Data showed Chinese exports rose 3.3pc in July from a year earlier, while analysts had looked for a fall of 2pc, and policymakers fixed the daily value of the yuan at a firmer level than many had expected, even though it was beyond the 7 per dollar level for the first time since the global financial crisis.

Against a basket of currencies the dollar was broadly steady at 97.58, but it weakened 0.1pc versus the Australian dollar and the British pound

"The recent comments from Chinese officials suggest they want to stabilise their currency, otherwise a sharp currency drop may fuel capital outflows," said Manuel Oliveri, an FX strategist at Credit Agricole in London.

"The other factor helping risk sentiment is a growing swathe of central bank cuts."

This week, New Zealand joined India and Thailand in cutting interest rates, with market expectations growing that other major central banks will join in further easing monetary policy.

Indeed, market expectations for more than a quarter point rate cut from the US Federal Reserve in September is still firmly baked into bond markets, despite an overnight bounce in global markets.

Those expectations forced the dollar to weaken also against the euro and the yen.

The yen was a tad firmer at 106.185 per dollar.

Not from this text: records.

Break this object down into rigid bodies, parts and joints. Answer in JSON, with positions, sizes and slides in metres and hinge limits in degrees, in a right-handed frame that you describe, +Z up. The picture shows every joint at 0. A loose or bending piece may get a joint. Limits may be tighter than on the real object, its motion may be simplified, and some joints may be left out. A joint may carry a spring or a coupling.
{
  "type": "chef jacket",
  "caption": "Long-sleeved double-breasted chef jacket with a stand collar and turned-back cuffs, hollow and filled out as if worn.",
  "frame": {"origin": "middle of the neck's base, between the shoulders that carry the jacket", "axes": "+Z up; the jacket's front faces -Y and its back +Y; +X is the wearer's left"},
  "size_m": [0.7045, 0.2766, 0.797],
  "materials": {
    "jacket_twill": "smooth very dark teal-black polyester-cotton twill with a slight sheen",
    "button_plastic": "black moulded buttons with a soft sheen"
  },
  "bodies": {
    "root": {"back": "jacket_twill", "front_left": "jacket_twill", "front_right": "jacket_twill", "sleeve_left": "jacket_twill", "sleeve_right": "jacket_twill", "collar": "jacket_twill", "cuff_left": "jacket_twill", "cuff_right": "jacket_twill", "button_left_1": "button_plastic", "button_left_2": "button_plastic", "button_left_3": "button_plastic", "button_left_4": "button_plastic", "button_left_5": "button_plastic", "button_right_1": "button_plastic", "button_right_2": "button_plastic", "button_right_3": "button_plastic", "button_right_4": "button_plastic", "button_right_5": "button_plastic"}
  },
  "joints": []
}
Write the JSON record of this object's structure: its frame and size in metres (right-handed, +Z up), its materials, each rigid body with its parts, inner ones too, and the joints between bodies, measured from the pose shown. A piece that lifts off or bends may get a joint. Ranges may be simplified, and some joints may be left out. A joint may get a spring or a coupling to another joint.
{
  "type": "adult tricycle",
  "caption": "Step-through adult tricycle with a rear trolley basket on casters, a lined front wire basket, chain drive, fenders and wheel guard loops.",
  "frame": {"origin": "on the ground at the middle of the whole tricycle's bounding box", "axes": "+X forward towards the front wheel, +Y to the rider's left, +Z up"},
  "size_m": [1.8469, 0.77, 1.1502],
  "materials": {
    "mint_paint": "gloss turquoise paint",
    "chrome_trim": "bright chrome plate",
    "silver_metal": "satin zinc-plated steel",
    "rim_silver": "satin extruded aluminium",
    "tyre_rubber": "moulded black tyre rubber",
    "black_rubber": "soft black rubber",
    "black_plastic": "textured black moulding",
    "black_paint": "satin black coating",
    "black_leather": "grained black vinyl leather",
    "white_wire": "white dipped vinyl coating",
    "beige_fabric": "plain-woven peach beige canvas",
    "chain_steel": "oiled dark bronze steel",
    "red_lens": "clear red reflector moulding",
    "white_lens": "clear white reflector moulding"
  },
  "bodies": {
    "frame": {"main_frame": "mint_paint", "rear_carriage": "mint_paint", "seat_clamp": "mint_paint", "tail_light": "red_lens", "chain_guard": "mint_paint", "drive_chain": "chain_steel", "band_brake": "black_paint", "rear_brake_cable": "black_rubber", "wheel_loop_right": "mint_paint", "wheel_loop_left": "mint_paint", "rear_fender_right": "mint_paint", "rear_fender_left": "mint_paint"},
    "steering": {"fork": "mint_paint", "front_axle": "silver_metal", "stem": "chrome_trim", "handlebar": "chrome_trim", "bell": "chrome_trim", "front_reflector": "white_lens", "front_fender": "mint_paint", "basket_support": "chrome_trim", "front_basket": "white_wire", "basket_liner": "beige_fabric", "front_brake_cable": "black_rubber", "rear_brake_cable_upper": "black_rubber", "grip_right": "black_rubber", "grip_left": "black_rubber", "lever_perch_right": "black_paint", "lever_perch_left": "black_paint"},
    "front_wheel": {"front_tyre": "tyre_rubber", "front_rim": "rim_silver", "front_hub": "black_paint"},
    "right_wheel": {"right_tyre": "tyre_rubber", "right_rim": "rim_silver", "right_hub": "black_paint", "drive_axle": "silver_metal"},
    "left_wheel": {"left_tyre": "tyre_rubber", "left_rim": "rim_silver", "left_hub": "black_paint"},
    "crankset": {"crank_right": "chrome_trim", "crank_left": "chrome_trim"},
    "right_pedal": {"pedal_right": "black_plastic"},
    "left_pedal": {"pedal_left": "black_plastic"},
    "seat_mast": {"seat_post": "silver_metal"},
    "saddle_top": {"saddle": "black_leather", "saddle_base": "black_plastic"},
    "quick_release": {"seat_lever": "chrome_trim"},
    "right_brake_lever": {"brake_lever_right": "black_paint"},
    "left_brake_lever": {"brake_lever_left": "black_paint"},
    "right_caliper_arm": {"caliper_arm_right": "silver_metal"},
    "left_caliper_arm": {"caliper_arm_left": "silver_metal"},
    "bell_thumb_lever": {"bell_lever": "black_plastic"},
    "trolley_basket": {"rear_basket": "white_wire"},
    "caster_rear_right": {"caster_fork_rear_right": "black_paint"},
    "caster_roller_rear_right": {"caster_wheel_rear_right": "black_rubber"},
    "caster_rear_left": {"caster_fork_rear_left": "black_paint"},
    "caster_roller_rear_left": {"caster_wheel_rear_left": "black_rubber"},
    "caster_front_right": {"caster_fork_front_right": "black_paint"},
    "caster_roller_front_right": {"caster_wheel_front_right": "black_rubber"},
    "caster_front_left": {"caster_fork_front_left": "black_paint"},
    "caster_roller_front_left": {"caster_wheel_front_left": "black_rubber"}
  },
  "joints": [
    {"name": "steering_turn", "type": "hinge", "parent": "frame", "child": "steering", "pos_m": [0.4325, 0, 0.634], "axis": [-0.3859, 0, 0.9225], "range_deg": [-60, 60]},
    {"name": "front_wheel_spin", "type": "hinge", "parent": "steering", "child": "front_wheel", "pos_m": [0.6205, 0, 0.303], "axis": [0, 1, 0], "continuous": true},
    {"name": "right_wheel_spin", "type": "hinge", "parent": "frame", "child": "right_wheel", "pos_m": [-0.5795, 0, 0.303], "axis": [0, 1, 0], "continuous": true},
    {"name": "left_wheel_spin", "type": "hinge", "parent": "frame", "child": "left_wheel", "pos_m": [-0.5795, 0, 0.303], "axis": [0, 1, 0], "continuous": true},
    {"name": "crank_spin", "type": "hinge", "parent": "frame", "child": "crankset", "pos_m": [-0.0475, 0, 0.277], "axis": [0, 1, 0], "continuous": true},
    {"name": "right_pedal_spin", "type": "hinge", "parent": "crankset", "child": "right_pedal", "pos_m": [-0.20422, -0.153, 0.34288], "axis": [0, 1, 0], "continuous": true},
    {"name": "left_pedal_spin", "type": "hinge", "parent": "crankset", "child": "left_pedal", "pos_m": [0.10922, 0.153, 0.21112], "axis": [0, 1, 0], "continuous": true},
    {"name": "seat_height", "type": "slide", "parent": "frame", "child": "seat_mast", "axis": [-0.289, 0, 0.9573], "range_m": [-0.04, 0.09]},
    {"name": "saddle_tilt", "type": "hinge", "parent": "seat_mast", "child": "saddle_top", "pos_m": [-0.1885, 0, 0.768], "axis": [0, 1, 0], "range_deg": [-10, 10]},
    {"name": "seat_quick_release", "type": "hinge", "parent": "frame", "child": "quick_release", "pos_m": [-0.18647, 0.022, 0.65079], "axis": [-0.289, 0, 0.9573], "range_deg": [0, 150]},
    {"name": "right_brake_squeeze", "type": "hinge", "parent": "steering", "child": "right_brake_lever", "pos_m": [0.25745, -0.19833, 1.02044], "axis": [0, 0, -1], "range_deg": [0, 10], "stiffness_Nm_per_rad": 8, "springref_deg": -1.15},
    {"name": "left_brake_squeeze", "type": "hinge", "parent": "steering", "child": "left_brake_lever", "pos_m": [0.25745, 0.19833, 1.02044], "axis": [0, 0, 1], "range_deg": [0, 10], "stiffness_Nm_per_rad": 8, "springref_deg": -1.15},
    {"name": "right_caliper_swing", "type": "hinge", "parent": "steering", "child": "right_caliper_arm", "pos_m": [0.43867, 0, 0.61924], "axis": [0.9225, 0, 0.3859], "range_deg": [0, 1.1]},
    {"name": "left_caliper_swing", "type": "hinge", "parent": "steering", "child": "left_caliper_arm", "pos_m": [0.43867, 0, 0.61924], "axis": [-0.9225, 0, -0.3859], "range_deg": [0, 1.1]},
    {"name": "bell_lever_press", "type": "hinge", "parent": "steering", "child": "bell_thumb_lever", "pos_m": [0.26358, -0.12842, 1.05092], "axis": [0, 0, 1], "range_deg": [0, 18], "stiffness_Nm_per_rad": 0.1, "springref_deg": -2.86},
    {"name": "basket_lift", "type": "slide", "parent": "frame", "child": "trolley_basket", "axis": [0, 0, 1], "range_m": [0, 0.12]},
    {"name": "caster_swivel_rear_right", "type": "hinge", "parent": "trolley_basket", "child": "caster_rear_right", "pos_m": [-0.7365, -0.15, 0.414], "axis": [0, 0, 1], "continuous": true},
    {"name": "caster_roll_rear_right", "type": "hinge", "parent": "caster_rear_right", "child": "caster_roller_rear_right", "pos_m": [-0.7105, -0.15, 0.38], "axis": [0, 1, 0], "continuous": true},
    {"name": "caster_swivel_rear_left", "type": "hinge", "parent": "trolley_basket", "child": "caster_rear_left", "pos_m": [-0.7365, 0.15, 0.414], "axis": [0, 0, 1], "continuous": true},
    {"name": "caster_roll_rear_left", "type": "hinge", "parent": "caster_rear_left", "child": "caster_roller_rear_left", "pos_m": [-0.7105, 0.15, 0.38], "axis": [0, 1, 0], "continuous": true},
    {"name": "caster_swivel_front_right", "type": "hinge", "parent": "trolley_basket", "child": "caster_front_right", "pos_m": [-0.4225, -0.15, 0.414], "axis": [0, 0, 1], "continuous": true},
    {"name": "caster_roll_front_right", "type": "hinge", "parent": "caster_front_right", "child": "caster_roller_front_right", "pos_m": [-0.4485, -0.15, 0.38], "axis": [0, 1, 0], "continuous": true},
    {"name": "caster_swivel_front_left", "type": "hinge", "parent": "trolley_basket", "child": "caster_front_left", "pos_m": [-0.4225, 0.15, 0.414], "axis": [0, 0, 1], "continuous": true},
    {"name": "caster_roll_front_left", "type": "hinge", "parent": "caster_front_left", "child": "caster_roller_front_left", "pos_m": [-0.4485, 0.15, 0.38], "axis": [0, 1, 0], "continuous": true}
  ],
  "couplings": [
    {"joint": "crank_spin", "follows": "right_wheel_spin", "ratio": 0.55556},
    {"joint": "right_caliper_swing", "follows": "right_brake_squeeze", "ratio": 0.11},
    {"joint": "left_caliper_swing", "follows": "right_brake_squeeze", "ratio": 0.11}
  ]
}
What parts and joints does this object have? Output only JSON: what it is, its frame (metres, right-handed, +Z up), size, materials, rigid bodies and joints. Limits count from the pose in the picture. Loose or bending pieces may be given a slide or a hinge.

It touched 105.500 yen overnight, its strongest level since Jan. 3, before pulling back slightly.

"The yen's appreciation versus the dollar may have slowed for now, but it stands to keep gaining in the longer term," said Junichi Ishikawa, senior FX strategist at IG Securities in Tokyo.

"Its other peers, notably the antipodean currencies, have weakened severely and this provides overall support to the yen."

The kiwi nudged up 0.1pc to $0.6452, following a slide to a 3-1/2 year low of $0.6378 on Wednesday after the rate cut.